DO THIS ▸
Only the lines from the start of the material through the line containing "bore, can_inner +" are to be extracted, exactly as they appear.

AVAILABLE DATA ▸
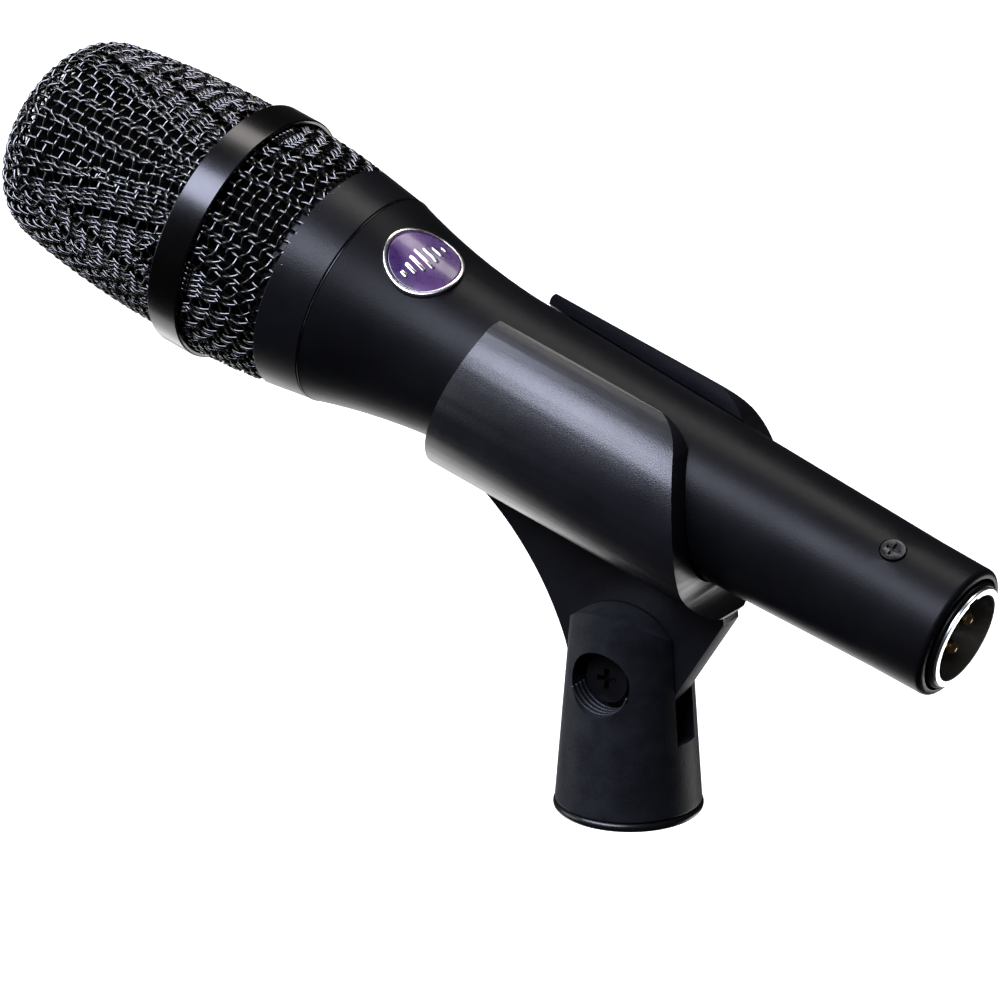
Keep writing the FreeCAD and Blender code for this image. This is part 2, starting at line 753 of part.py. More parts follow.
def make_capsule():
    """Moving-coil capsule, all its pieces turned about the microphone's axis."""
    can_inner = "can_radius - can_wall"
    keep(turned("Can", [
        ("can_rear", "can_neck_radius - can_wall"),
        ("can_rear", "can_neck_radius"),
        ("can_step", "can_neck_radius"),
        ("can_step - 3", "can_radius"),
        ("can_front", "can_radius"),
        ("can_front", can_inner),
        ("can_step - 3 - can_wall", can_inner),
        ("can_step - can_wall", "can_neck_radius - can_wall"),
    ]), "capsule_can")
    keep(tube("ShockMount", "collar_front + 1.2", "can_rear + 5", "can_neck_radius + 0.02",
              "can_neck_radius + 2.85"), "shock_mount")

    coil_inner = "coil_radius - coil_wall / 2"
    coil_outer = "coil_radius + coil_wall / 2"
    bore = f"{coil_outer} + coil_gap"
    pole = f"{coil_inner} - coil_gap"
    keep(turned("Yoke", [
        ("yoke_rear", "0"),
        ("yoke_rear", "yoke_radius"),
        ("yoke_front + plate_thickness", "yoke_radius"),
        ("yoke_front + plate_thickness", "yoke_radius - yoke_wall"),
        ("yoke_rear - 2", "yoke_radius - yoke_wall"),
        ("yoke_rear - 2", "0"),
    ]), "magnet_yoke")
    magnet_front = "yoke_front + plate_thickness"
    keep(turned("Magnet", [
        ("yoke_rear - 2", "0"),
        ("yoke_rear - 2", f"{pole} - 0.5"),
        (magnet_front, f"{pole} - 0.5"),
        (magnet_front, "0"),
    ]), "magnet")
    keep(turned("Pole", [
        (magnet_front, "0"),
        (magnet_front, pole),
        ("yoke_front", pole),
        ("yoke_front", "0"),
    ]), "pole_piece")
    keep(tube("TopPlate", magnet_front, "yoke_front", bore, can_inner + " - 0.02"), "top_plate")

    film_seat = "yoke_front - 1.2"
    keep(tube("Coil", "yoke_front + 2", film_seat, coil_inner, coil_outer), "voice_coil")
    keep(turned("Diaphragm", [
        (film_seat, "can_radius - can_wall - 1"),
        (film_seat, coil_inner),
        (f"{film_seat} - 2.4", "apex_flat", "16"),
        (f"{film_seat} - 2.4", "0"),
        (f"{film_seat} - 2.4 - film_thickness", "0"),
        (f"{film_seat} - 2.4 - film_thickness", "apex_flat"),
        (f"{film_seat} - film_thickness", coil_outer, "-16"),
        (f"{film_seat} - film_thickness", "can_radius - can_wall - 1"),
    ]), "diaphragm")
    cap_rear = "can_front + 1.6"
    body = turned("ResonatorCap", [
        (cap_rear, "0"),
        (cap_rear, can_inner + " - 0.02"),
        ("can_front - 1", can_inner + " - 0.02"),
        ("can_front - 1", "can_radius"),
        ("can_front - 2", "can_radius - 1"),
        ("can_front - 2", "0"),
    ])
    ports = new_sketch(body, "YZ_Plane", "can_front - 4")
    for index in range(6):
        ring(ports, "cap_port_radius", f"cap_port_circle * cos({60 * index})",
             f"cap_port_circle * sin({60 * index})")
    pocket(body, ports, "12", both_ways=False, turned_round=True)
    keep(body, "resonator_cap")
    keep(tube("Felt", "yoke_rear + 0.1", "yoke_rear + 1.5", "3", "yoke_radius - 1"), "rear_felt")
    keep(turned("TerminalBoard", [
        ("can_rear - 1.4", "0"),
        ("can_rear", "0"),
        ("can_rear", "can_neck_radius - can_wall - 0.05"),
        ("can_rear - 1.4", "can_neck_radius - can_wall - 0.05"),
    ]), "terminal_board")


# ---------------------------------------------------------------- transformer and leads


def lead(name, start, end, offset, angle):
    """Straight lead parallel to the axis, given by its angle round it."""
    turn = math.radians(angle)
    reach = size_of(offset)
    base = Vector(size_of(start), reach * math.sin(turn), reach * math.cos(turn))
    return rod(name, "lead_radius", f"({end}) - ({start})", Vector(1, 0, 0), base)


def make_electrics():
    transformer_end = "transformer_start + transformer_length"
    keep(turned("Transformer", [
        ("transformer_start", "0"),
        (transformer_end, "0"),
        (transformer_end, "transformer_radius"),
        ("transformer_start", "transformer_radius"),
    ]), "output_transformer")
    keep(tube("Sleeve", "transformer_start - 1", transformer_end + " + 1",
              "transformer_radius + 0.02", "main_bore - 0.05"), "transformer_sleeve")
    signal = [lead(f"SignalLead{i}", "can_rear + 0.02", "transformer_start - 0.02",
                   "lead_offset", 90 + 180 * i) for i in range(2)]
    group("signal_leads", signal)
    contact = [lead(f"ContactLead{i}", transformer_end + " + 0.02", "contact_tail - 0.02",
                    "contact_circle", roll) for i, roll in enumerate(contact_rolls())]
    group("contact_leads", contact)


# ---------------------------------------------------------------- connector


def contact_rolls():
    """Angles of the three contacts from the top, turned with the connector."""
    return [-(size_of("connector_roll") + step) for step in (90, 180, 270)]


def make_connector():
    roll = size_of("connector_roll")
    shell = turned("ConnectorShell", [
        ("shell_start", "shell_bore"),
        ("shell_rim - rim_chamfer", "shell_bore"),
        ("shell_rim", "shell_bore + rim_chamfer"),
        ("shell_rim", "shell_radius - rim_chamfer"),
        ("shell_rim - rim_chamfer", "shell_radius", "rim_chamfer"),
        ("shell_start", "shell_radius"),
    ], roll=roll)
    keyway = new_sketch(shell, "YZ_Plane", "shell_rim")
    half = "key_width / 2"
    outline(keyway, [
        (half, "shell_bore - 1"), (half, "shell_bore + key_depth"),
        ("0 - " + half, "shell_bore + key_depth"), ("0 - " + half, "shell_bore - 1"),
    ])
    pocket(shell, keyway, "key_length", both_ways=False)
    hole = latch_screw_rod("ShellScrewHole", "latch_screw_shank + 0.1", 7.6, 4.0)
    keep(combine("Cut", "ConnectorShellDrilled", shell, hole), "connector_shell")

    insulator = turned("Insulator", [
        ("insulator_start", "0"),
        ("insulator_face", "0"),
        ("insulator_face", "shell_bore - 0.03"),
        ("insulator_start", "shell_bore - 0.03"),
    ])
    holes = new_sketch(insulator, "YZ_Plane")
    for turn in contact_rolls():
        ring(holes, "contact_radius + 0.02", f"contact_circle * sin({turn})",
             f"contact_circle * cos({turn})")
    pocket(insulator, holes, "4 * insulator_face")
    keep(insulator, "connector_insulator")

    contacts = []
    for index, turn in enumerate(contact_rolls()):
        contact = new_body(f"Contact{index}", MICROPHONE, roll)
        angle = math.radians(turn + roll)
        shift = Vector(0, math.sin(angle), math.cos(angle)) * size_of("contact_circle")
        contact.Placement = contact.Placement * Placement(shift, Rotation())
        profile = outline(new_sketch(contact, "XZ_Plane"), [
            ("contact_tail", "0"),
            ("contact_tip", "0"),
            ("contact_tip - contact_radius", "contact_radius", "contact_radius"),
            ("contact_tail", "contact_radius"),
        ])
        revolve(contact, profile, "H_Axis")
        contacts.append(contact)
    group("connector_contacts", contacts)
    keep(tube("GroundSpring", "main_bore_end + 0.6", "shell_start - 0.1", "shell_bore",
              "tail_bore - 0.1"), "ground_spring")


# ---------------------------------------------------------------- build, test and write

make_base()
make_insert()
make_pivot_screw()
make_pivot_nut()
make_cradle()
make_handle()
make_latch_screw()
make_badge()
make_neck_ring()
make_collar()
make_rear_mesh()
make_band()
make_front_mesh()
make_foam()
make_capsule()
make_electrics()
make_connector()
doc.recompute()

for item in doc.Objects:
    if "Invalid" in item.State or "Error" in item.State:
        raise RuntimeError(f"{item.Name} failed: {item.State}")
for node in nodes:
    if node.Shape.isNull() or not node.Shape.isValid():
        raise RuntimeError(f"{node.Label} has no valid shape")
for node in nodes:
    node.Shape.exportStep(f"parts/{node.Label}.step")
    print(f"{node.Label:22s} {len(node.Shape.Solids)} solid(s) {node.Shape.Volume:9.1f} mm3")
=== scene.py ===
import json
import math

import bmesh
import bpy
import numpy as np
from mathutils import Matrix, Vector, noise


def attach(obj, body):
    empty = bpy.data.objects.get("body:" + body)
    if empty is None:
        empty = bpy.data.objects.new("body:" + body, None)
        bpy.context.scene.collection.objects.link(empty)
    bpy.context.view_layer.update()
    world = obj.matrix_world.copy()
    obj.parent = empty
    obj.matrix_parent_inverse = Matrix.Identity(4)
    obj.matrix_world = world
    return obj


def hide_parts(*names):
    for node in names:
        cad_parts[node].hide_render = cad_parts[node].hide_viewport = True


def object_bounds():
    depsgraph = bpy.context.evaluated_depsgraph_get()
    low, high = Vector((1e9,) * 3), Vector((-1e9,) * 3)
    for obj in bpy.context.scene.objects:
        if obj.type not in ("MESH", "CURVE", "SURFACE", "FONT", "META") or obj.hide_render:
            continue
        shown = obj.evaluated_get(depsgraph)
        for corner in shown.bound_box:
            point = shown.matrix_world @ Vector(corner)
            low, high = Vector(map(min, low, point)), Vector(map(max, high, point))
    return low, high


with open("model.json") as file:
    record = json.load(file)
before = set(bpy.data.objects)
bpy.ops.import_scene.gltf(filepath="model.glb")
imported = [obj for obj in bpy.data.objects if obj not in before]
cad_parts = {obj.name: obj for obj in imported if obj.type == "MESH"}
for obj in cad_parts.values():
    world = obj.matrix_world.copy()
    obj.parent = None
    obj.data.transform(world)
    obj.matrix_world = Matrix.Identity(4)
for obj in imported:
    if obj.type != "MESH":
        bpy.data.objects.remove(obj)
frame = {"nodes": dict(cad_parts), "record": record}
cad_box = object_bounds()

MM = 0.001

# ---------------------------------------------------------------- the microphone's own frame
# Along runs down the axis towards the connector, up and side are square to it.
# The head's joint gives a point of the axis, which lies 60 mm ahead of the frame's origin.

joints = {joint["name"]: joint for joint in frame["record"]["behaviour"]["joints"]}
ALONG = -Vector(joints["mic_slide"]["axis"]).normalized()
SIDE = Vector((0, 1, 0))
UP = ALONG.cross(SIDE).normalized()
JOINT_PLACE = -60 * MM
ORIGIN = Vector(joints["head_unscrew"]["pos_m"]) - ALONG * JOINT_PLACE
AXES = np.array([ALONG, SIDE, UP])
START = np.array(ORIGIN)

# ---------------------------------------------------------------- sizes the looks share

HANDLE = {"seam": -58.2, "seam_r": 19.95, "flare_end": -30.0, "flare_r": 15.0, "curve": 130.0}
FRONT = {"edge": -86.4, "edge_r": 22.2, "shoulder": -121.5, "shoulder_r": 19.8,
         "face": -128.75, "face_r": 14.9, "apex": -132.75, "sides": 180.0, "corner": 10.0,
         "dome": 30.0}
REAR = {"edge": -84.8, "edge_r": 22.6, "foot": -66.4, "foot_r": 21.15, "sides": 100.0}
WEAVE_PITCH = 2.05
WEAVE_GAP = 1.12            # a cell's short diagonal can close no further
WIRE_RADIUS = 0.33
CRIMP = 0.30
WEAVE_TURN = 48.0           # one wire family runs straight down the axis at this angle
WEAVE_STEPS = 5             # points along a wire from one crossing to the next
FOAM = {"back": -70.0, "back_r": 18.9, "side": -119.0, "side_r": 18.3, "corner": 9.0,
        "dome": 28.0, "rows": 150, "columns": 220}
FOAM_INSIDE = [(-70.0, 15.9), (-118.0, 15.4), (-124.5, 10.0), (-128.0, 0.5)]
BADGE = {"place": -46.0, "turn": 20.6, "radius": 7.2, "rim": 0.69, "groove": 0.12,
         "crown_edge": 0.62, "crown_rise": 0.14}
BADGE_STEPS = 128
PIVOT_HEIGHT = 24.7
EDGE_ANGLE = 35.0           # edges sharper than this many degrees are rounded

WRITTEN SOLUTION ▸
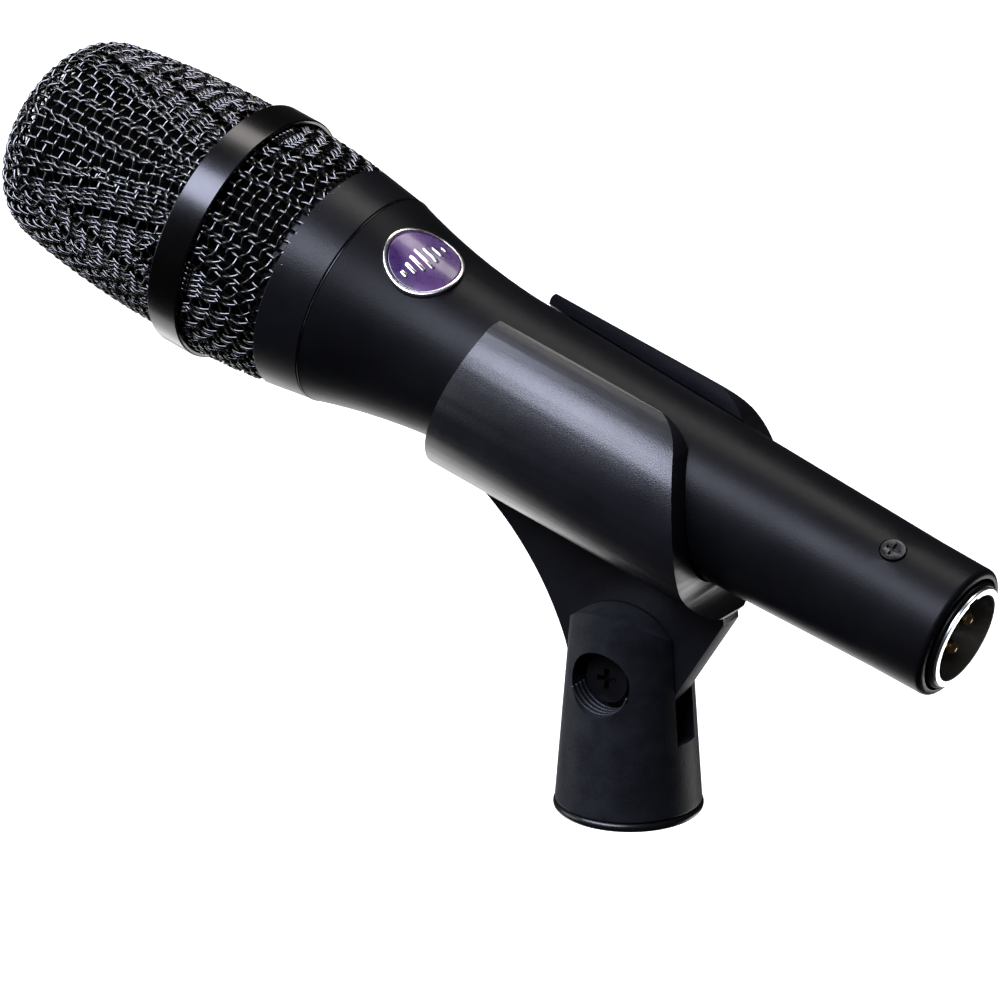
Keep writing the FreeCAD and Blender code for this image. This is part 2, starting at line 753 of part.py. More parts follow.
def make_capsule():
    """Moving-coil capsule, all its pieces turned about the microphone's axis."""
    can_inner = "can_radius - can_wall"
    keep(turned("Can", [
        ("can_rear", "can_neck_radius - can_wall"),
        ("can_rear", "can_neck_radius"),
        ("can_step", "can_neck_radius"),
        ("can_step - 3", "can_radius"),
        ("can_front", "can_radius"),
        ("can_front", can_inner),
        ("can_step - 3 - can_wall", can_inner),
        ("can_step - can_wall", "can_neck_radius - can_wall"),
    ]), "capsule_can")
    keep(tube("ShockMount", "collar_front + 1.2", "can_rear + 5", "can_neck_radius + 0.02",
              "can_neck_radius + 2.85"), "shock_mount")

    coil_inner = "coil_radius - coil_wall / 2"
    coil_outer = "coil_radius + coil_wall / 2"
    bore = f"{coil_outer} + coil_gap"
    pole = f"{coil_inner} - coil_gap"
    keep(turned("Yoke", [
        ("yoke_rear", "0"),
        ("yoke_rear", "yoke_radius"),
        ("yoke_front + plate_thickness", "yoke_radius"),
        ("yoke_front + plate_thickness", "yoke_radius - yoke_wall"),
        ("yoke_rear - 2", "yoke_radius - yoke_wall"),
        ("yoke_rear - 2", "0"),
    ]), "magnet_yoke")
    magnet_front = "yoke_front + plate_thickness"
    keep(turned("Magnet", [
        ("yoke_rear - 2", "0"),
        ("yoke_rear - 2", f"{pole} - 0.5"),
        (magnet_front, f"{pole} - 0.5"),
        (magnet_front, "0"),
    ]), "magnet")
    keep(turned("Pole", [
        (magnet_front, "0"),
        (magnet_front, pole),
        ("yoke_front", pole),
        ("yoke_front", "0"),
    ]), "pole_piece")
    keep(tube("TopPlate", magnet_front, "yoke_front", bore, can_inner + " - 0.02"), "top_plate")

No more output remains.